Nous ne nous sommes pas rendu compte à quel point Nick était sensible aux bruits, à la lumière, aux odeurs et aux touchers neurosensoriels. Sa toilette représentait une corvée particulièrement pénible. Dans la douche, il piquait des crises épouvantables. Il ne fallait surtout pas laisser couler le jet d'eau sur sa tête. C'était une grande terreur pour lui, sans que nous sachions pourquoi. Habituellement, les enfants aiment jouer dans l'eau. Or, pour Nick, c'était une véritable torture. Aussi, le brossage des dents était une expérience très traumatisante pour lui. Nous étions, à ce moment-là, confrontés à des comportements incompréhensibles, nouveaux et différents pour nous. Nous nous demandions quoi faire, comment agir, comment l'apprivoiser, comment l'aider à vaincre ses peurs et ses angoisses. Notre patience a souvent été mise à rude épreuve. Nous étions complètement démunis par rapport à [p. 20]un tel défi et, mutuellement, nous nous sommes consolés en nous disant qu'avec le temps, tout allait s'arranger.

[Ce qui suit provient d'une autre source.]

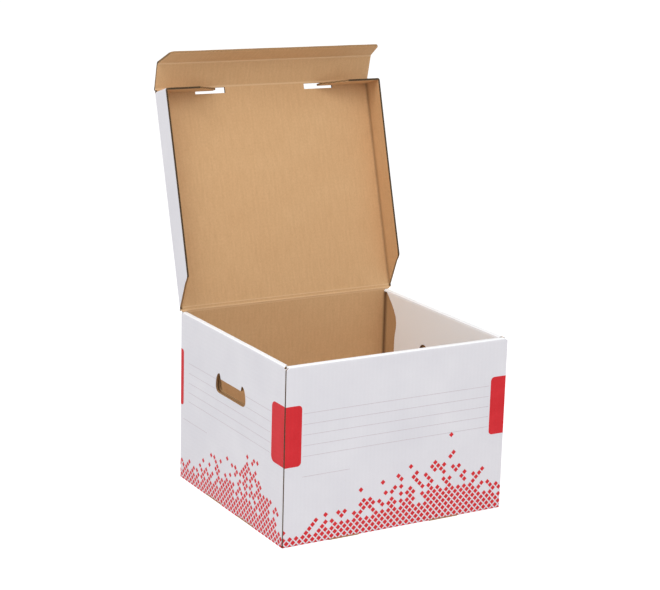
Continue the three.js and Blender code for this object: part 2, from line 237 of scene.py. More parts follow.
class Graph:
    """A short way to write a material's nodes."""

    def __init__(self, name):
        self.material = bpy.data.materials.new(name)
        self.material.use_nodes = True
        self.nodes = self.material.node_tree.nodes
        self.links = self.material.node_tree.links
        self.nodes.clear()
        self.shader = self.nodes.new("ShaderNodeBsdfPrincipled")
        output = self.nodes.new("ShaderNodeOutputMaterial")
        self.links.new(self.shader.outputs[0], output.inputs[0])
        self.uv = self.nodes.new("ShaderNodeUVMap")
        self.uv.uv_map = "board"

    def put(self, value, socket):
        if hasattr(value, "links"):
            self.links.new(value, socket)
        else:
            socket.default_value = value

    def math(self, operation, a, b=0.0, c=0.0, clamp=False):
        node = self.nodes.new("ShaderNodeMath")
        node.operation = operation
        node.use_clamp = clamp
        for value, socket in zip((a, b, c), node.inputs):
            self.put(value, socket)
        return node.outputs[0]

    def scaled(self, vector, factors):
        node = self.nodes.new("ShaderNodeVectorMath")
        node.operation = "MULTIPLY"
        self.put(vector, node.inputs[0])
        node.inputs[1].default_value = factors
        return node.outputs[0]

    def noise(self, factors, detail, roughness=0.55):
        node = self.nodes.new("ShaderNodeTexNoise")
        node.inputs["Scale"].default_value = 1.0
        node.inputs["Detail"].default_value = detail
        node.inputs["Roughness"].default_value = roughness
        self.links.new(self.scaled(self.uv.outputs[0], factors), node.inputs["Vector"])
        return node.outputs["Fac"]

    def cells(self, factors):
        node = self.nodes.new("ShaderNodeTexVoronoi")
        node.inputs["Scale"].default_value = 1.0
        self.links.new(self.scaled(self.uv.outputs[0], factors), node.inputs["Vector"])
        return node.outputs["Distance"]

    def ramp(self, value, stops):
        node = self.nodes.new("ShaderNodeValToRGB")
        ramp = node.color_ramp
        while len(ramp.elements) < len(stops):
            ramp.elements.new(0.5)
        for element, (at, colour) in zip(ramp.elements, stops):
            element.position = at
            element.color = colour
        self.links.new(value, node.inputs[0])
        return node.outputs[0]

    def mix(self, factor, a, b):
        node = self.nodes.new("ShaderNodeMix")
        node.data_type = "RGBA"
        self.put(factor, node.inputs[0])
        self.put(a, node.inputs[6])
        self.put(b, node.inputs[7])
        return node.outputs[2]

    def span(self, value, low, high, to_low, to_high):
        node = self.nodes.new("ShaderNodeMapRange")
        for index, number in zip(range(1, 5), (low, high, to_low, to_high)):
            node.inputs[index].default_value = number
        self.links.new(value, node.inputs[0])
        return node.outputs[0]

    def across(self):
        """The board coordinates: across and along the flutes, or on a cut along it and through it."""
        node = self.nodes.new("ShaderNodeSeparateXYZ")
        self.links.new(self.uv.outputs[0], node.inputs[0])
        return node.outputs[0], node.outputs[1]

    def flutes(self, sharpness):
        """0 in the valleys between the flutes and 1 on their tips, where the liner is glued."""
        u, _ = self.across()
        wobble = self.math("MULTIPLY", self.noise((9, 3, 1), detail=1.0), 0.9)
        phase = self.math("ADD", self.math("MULTIPLY", u, 2 * math.pi / (FLUTE_PITCH * MM)), wobble)
        wave = self.math("MULTIPLY_ADD", self.math("SINE", phase), 0.5, 0.5)
        return self.math("POWER", wave, sharpness)

    def bump(self, height, distance, strength, normal=None):
        node = self.nodes.new("ShaderNodeBump")
        node.inputs["Strength"].default_value = strength
        node.inputs["Distance"].default_value = distance
        self.links.new(height, node.inputs["Height"])
        if normal is not None:
            self.links.new(normal, node.inputs["Normal"])
        return node.outputs[0]

    def attribute(self, name):
        node = self.nodes.new("ShaderNodeAttribute")
        node.attribute_name = name
        return node.outputs["Fac"]

    def finish(self, colour, roughness, normal, specular):
        self.put(colour, self.shader.inputs["Base Color"])
        self.put(roughness, self.shader.inputs["Roughness"])
        self.shader.inputs["Specular IOR Level"].default_value = specular
        self.links.new(normal, self.shader.inputs["Normal"])
        return self.material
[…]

L'acquisition la plus difficile pour mon fils a été celle de la propreté. Je vous épargne les détails. Elle s'est améliorée, mais elle n'est toujours pas totalement acquise. C'est là que notre ignorance de son syndrome nous a joué de vilains tours en laissant des conséquences irréparables.
Ce n'était que le début d'une odyssée tortueuse, imprévisible et difficile à vivre au quotidien.
Nous parlions le croate à la maison, mais cela n'a pas empêché nos deux aînés de s'inscrire à la maternelle en français. Nick, plus renfermé, moins sociable, a eu besoin de passer par une classe d'accueil. L'institutrice a vite remarqué ses problèmes de comportement. Ne sachant pas quoi faire, elle le punissait ou le renvoyait à la maison. Il était évident que Nick n'était pas à l'aise dans le groupe. On lui a demandé l'impossible. L'école a brisé sa routine et ses habitudes quotidiennes. Le changement d'environnement et le fait de s'habituer à fonctionner en groupe, avec d'autres enfants, l'ont perturbé. Nous sommes alors entrés, sans le savoir, dans un long tunnel qui ne s'est ouvert à un peu plus de lumière que trente années plus tard, lorsque nous avons reçu le diagnostic d'autisme.